4 Mistakes Chef Gaby Dalkin Says Everyone Makes on Thanksgiving

And how to avoid them

Thomas Barwick/Getty Images

Best-selling author, chef, entrepreneur and founder of the blog “What’s Gaby Cooking?Gaby Dalkin knows a thing or two about hosting friends and family for dinner. That’s why we were eager to hear about her Thanksgiving Day tips, including the mistakes she sees everyone make (and how to avoid them) as well as a few of her favorite recipes that we can’t wait to impress our own guests with. Here, Dalkin’s Thanksgiving 101, where she leaves nothing on the table (except maybe the perfect bouquet).

1. Winging the Timeline

“Thanksgiving is stressful, and I live by a timeline,” Dalkin tells us. “A hard Thanksgiving “no” for me is running to the store the day-of, so I really follow a schedule to make sure I have all the essentials – everything from recipe ingredients to hosting basics like water, wine, cleaning supplies – it’s so nice waking up to a clean kitchen the next day,” she adds. But if the idea of creating your own holiday timeline stresses you out, don’t fret—Dalkin has teamed up with Finish to create a personalized Thanksgiving timeline that will send you reminders of when to shop for what ingredients, when to set the table and more, all synced to your phone.

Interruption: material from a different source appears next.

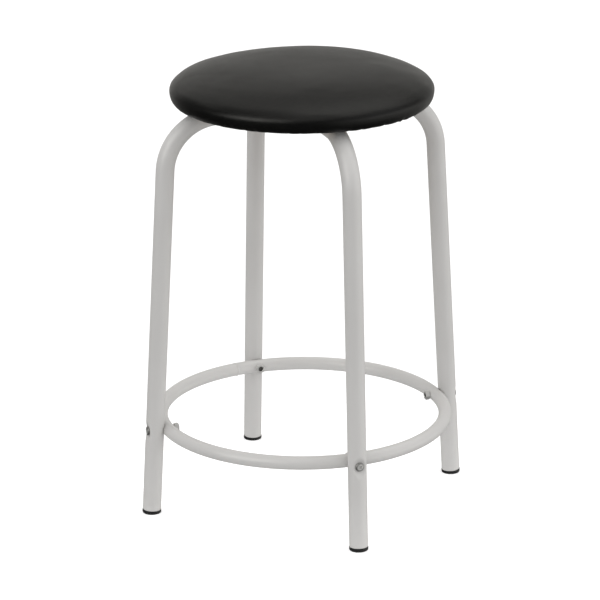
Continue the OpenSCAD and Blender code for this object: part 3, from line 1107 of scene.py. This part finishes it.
def softbox(v, outer, inner, value):
    """Soft-edged round light in direction v, fading between two angles off it, in degrees."""
    return remap(wn, facing(v), "Value", math.cos(math.radians(outer)), math.cos(math.radians(inner)), 0.0, value, smooth=True)


def join(kind, *parts):
    total, out = parts[0]
    for node, o in parts[1:]:
        n = add(wn, "ShaderNodeMath", operation=kind)
        link(wn, total, out, n, 0)
        link(wn, node, o, n, 1)
        total, out = n, 0
    return total, out


def background(node, out, colour=(1, 1, 1)):
    b = add(wn, "ShaderNodeBackground")
    b.inputs["Color"].default_value = (*colour, 1)
    link(wn, node, out, b, "Strength")
    return b


# what lights the surfaces: a soft ceiling, and a wide pale wall to each side
ceiling = by_height([(-90, 0), (0, 0.60), (10, 0.88), (25, 1.0), (45, 0.97), (65, 0.98), (90, 0.98)])
side_a, side_b = softbox((-0.9429, 0.3332, 0.35), 80, 10, 0.36), softbox((0.9429, -0.3332, 0.35), 80, 10, 0.30)
soft = background(*join("ADD", (ceiling, "Color"), (side_a, 0), (side_b, 0)), (1.0, 0.998, 0.995))
# what glossy surfaces mirror: a pale wall behind, dark room elsewhere, and a few softboxes
wall = by_height([(-90, 0.06), (-45, 0.14), (-24, 0.55), (-4, 0.66), (4, 0.62), (9, 0.555), (16, 0.465), (24, 0.41), (31, 0.31), (44, 0.18), (56, 0.08), (90, 0.05)])
side_on = remap(wn, facing((0.93, 0.42, 0.0)), "Value", -0.15, 0.35, 0.05, 0.41, smooth=True)
short = remap(wn, facing((0.3332, 0.9429, 0.0)), "Value", 0.2, 0.65, 0.12, 1.0, smooth=True)
centre, leftward = softbox((0.3332, 0.9429, 0.25), 50, 12, 0.547), softbox((-0.4268, 0.8933, 0.25), 50, 12, 0.146)
reach = join("ADD", join("MULTIPLY", (side_on, 0), (short, 0)), (centre, 0), (leftward, 0))
backdrop = join("MULTIPLY", (wall, "Color"), reach)
over = softbox((0.42, 0.15, 0.895), 33, 19, 0.92)
over_left = softbox((-0.172, 0.619, 0.766), 24, 8, 0.5)
top = by_height([(-90, 0), (50, 0), (75, 0.42), (90, 0.42)])
left = softbox((-0.818, -0.391, 0.4226), 29, 12, 3.1)
band = by_height([(-90, 0), (-40, 0), (-14, 0.78), (6, 0.78), (19, 0), (90, 0)])
right = join("MULTIPLY", (band, "Color"), (remap(wn, facing((0.824, -0.566, 0.0)), "Value", 0.5, 0.95, 0.0, 1.0, smooth=True), 0))
low_right = softbox((0.812, 0.416, -0.41), 34, 12, 0.12)
front_top = softbox((-0.1224, -0.6035, 0.788), 24, 9, 0.72)
mirror = background(*join("ADD", backdrop, right, (over, 0), (over_left, 0), (top, "Color"), (left, 0), (low_right, 0), (front_top, 0)), (1.0, 0.985, 0.935))
# what the camera sees past the floor's edge
plain = add(wn, "ShaderNodeBackground")
plain.inputs["Color"].default_value = (1, 1, 1, 1)
ray = add(wn, "ShaderNodeLightPath")
m1, m2 = add(wn, "ShaderNodeMixShader"), add(wn, "ShaderNodeMixShader")
link(wn, ray, "Is Glossy Ray", m1, 0)
link(wn, soft, 0, m1, 1)
link(wn, mirror, 0, m1, 2)
link(wn, ray, "Is Camera Ray", m2, 0)
link(wn, m1, 0, m2, 1)
link(wn, plain, 0, m2, 2)
wo = add(wn, "ShaderNodeOutputWorld")
link(wn, m2, 0, wo, 0)


def sun(name, toward, strength, angle, colour=(1, 1, 1)):
    d = bpy.data.lights.new(name, "SUN")
    d.energy, d.angle, d.color = strength, math.radians(angle), colour
    o = bpy.data.objects.new(name, d)
    scene.collection.objects.link(o)
    o.rotation_mode = "QUATERNION"
    o.rotation_quaternion = (-Vector(toward)).to_track_quat("-Z", "Y")
    return o


sun("key_softbox", (0.85, -0.35, 1.1), 0.12, 70)
sun("side_softbox", (0.843, -0.616, 0.35), 0.26, 60)

cam_data = bpy.data.cameras.new("camera")
cam_data.sensor_width = 36.0
cam_data.lens = 201.3
cam_data.clip_start, cam_data.clip_end = 0.1, 200
camera = bpy.data.objects.new("camera", cam_data)
scene.collection.objects.link(camera)
right, upv, fwd = Vector((0.942786, -0.333376, -0.003824)), Vector((0.110367, 0.301254, 0.947135)), Vector((0.3146, 0.893368, -0.320812))
camera.matrix_world = Matrix(
    (
        (right.x, upv.x, -fwd.x, -1.27671),
        (right.y, upv.y, -fwd.y, -3.61556),
        (right.z, upv.z, -fwd.z, 1.54682),
        (0, 0, 0, 1),
    )
)
scene.camera = camera
scene.view_settings.view_transform = "Standard"
scene.view_settings.look = "None"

2. Test Driving New Recipes

“If you’re hosting, I wouldn’t take this time to attempt any new recipes” Dalkin cautions. (We get it—a croquembouche would be an amazing centerpiece but Thanksgiving Day is not the moment to attempt it for the first time.) If you’re going to try something new, Dalkin recommends you soft-launch it to a group of friends a few weeks before so that you’re comfortable with it, and can avoid stressing out on Thanksgiving Day. “A new recipe I am bringing to my dinner table this year is a cheesy herb sourdough stuffing – I can’t wait for my family to try it!”

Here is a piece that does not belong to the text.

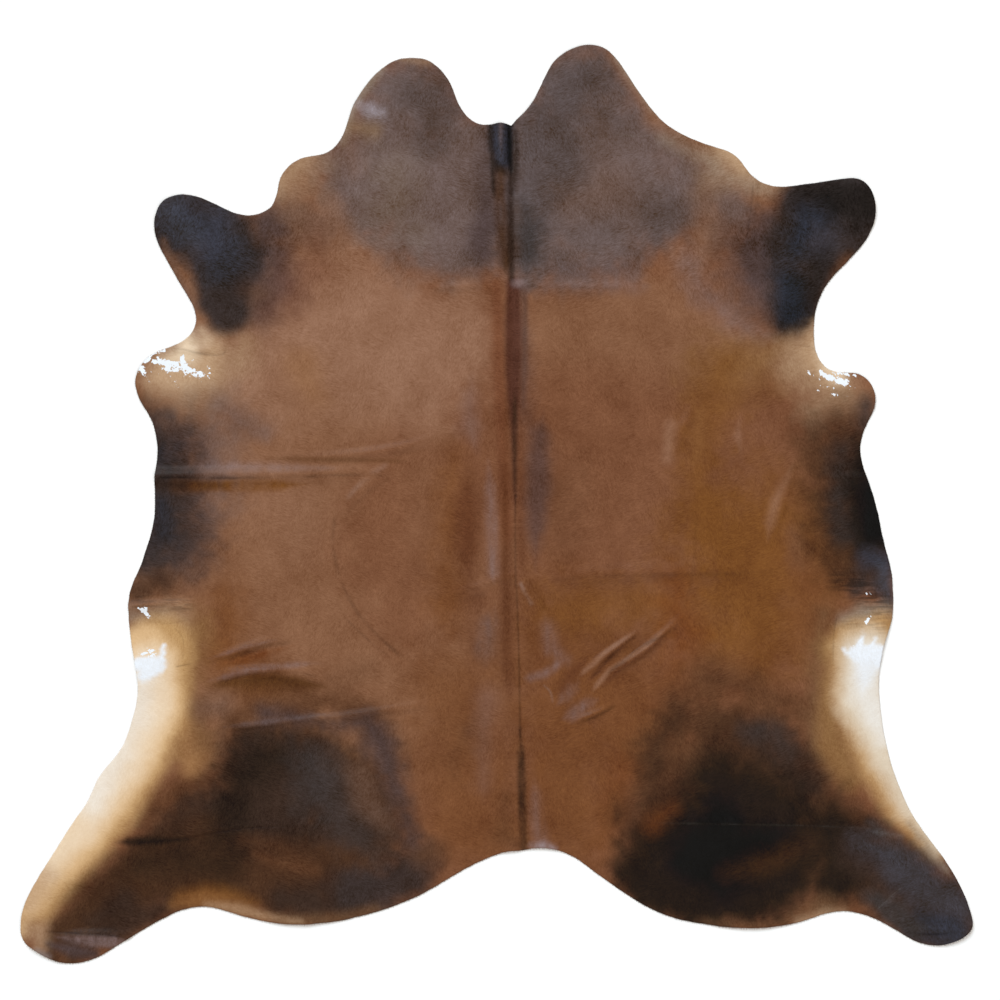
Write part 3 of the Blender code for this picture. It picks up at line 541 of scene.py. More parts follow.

3. Setting the Table Last-Minute

The turkey is done, the mashed potatoes are piping hot, and Uncle Ron is about to talk politics—time to sit down and eat! Oops, except the table hasn’t been set (so much for steering the convo to green beans.) “I always tell people to set their table days ahead of time,” Dalkin says. “It’s something that can feel overwhelming, but once it’s done, you feel much better.” One caveat: Waiting until Thanksgiving Day to set out glassware to ensure they’re clean and dust-free, the chef suggests. “I also set the table with a big, beautiful floral arrangement that can be easily removed when it’s time for dinner to be served. I like when my guests can serve themselves at the table; it promotes community and conversation, opposed to people getting up throughout the meal.”

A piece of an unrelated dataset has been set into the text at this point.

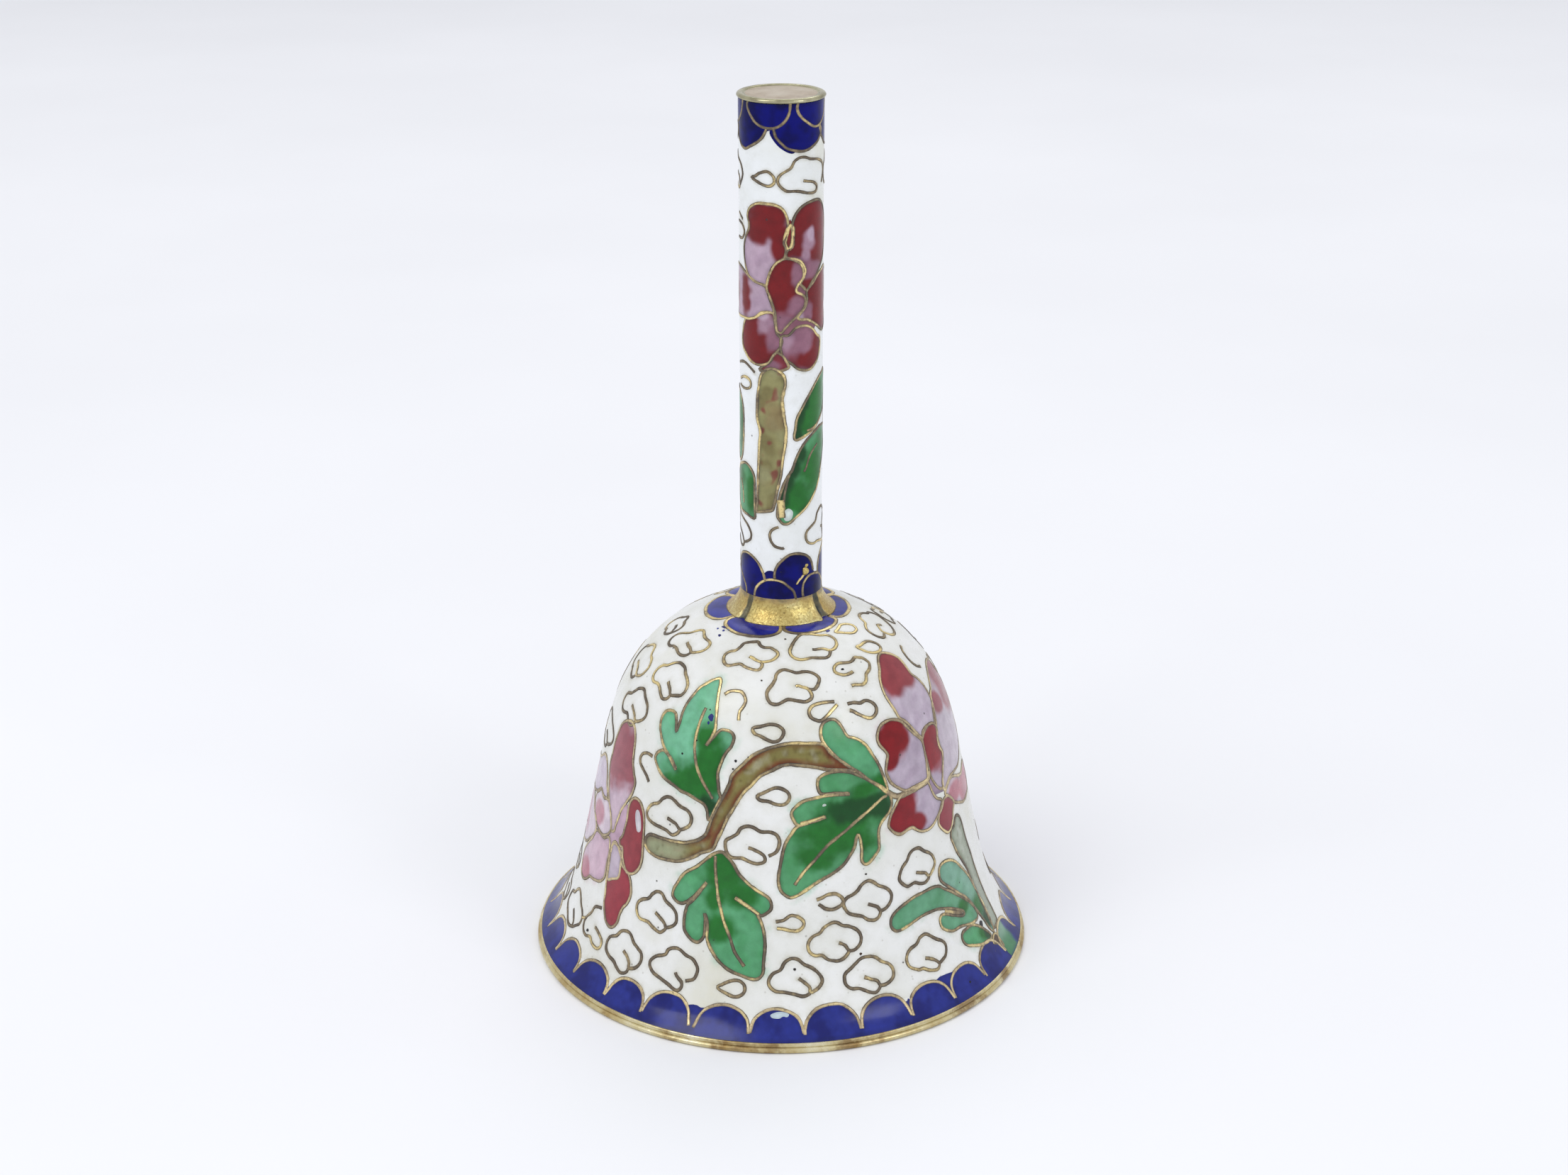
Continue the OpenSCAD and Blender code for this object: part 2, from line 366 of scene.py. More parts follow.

4. Handing Out All Your Tupperware

“I have been known for two things on Thanksgiving: sending my guests home with cookies, as well as sending an email in advance requesting that they *please* bring their own glassware to take leftovers home in!” Dalkin exclaims. “When everyone leaves, I put everything in the dishwasher and don’t want to think about what storageware is missing. For a take-home treat, my chocolate chip cookies are truly the best, but during the holidays my molasses cookie is also a winner, and what’s helpful is that the dough can be made in advance.”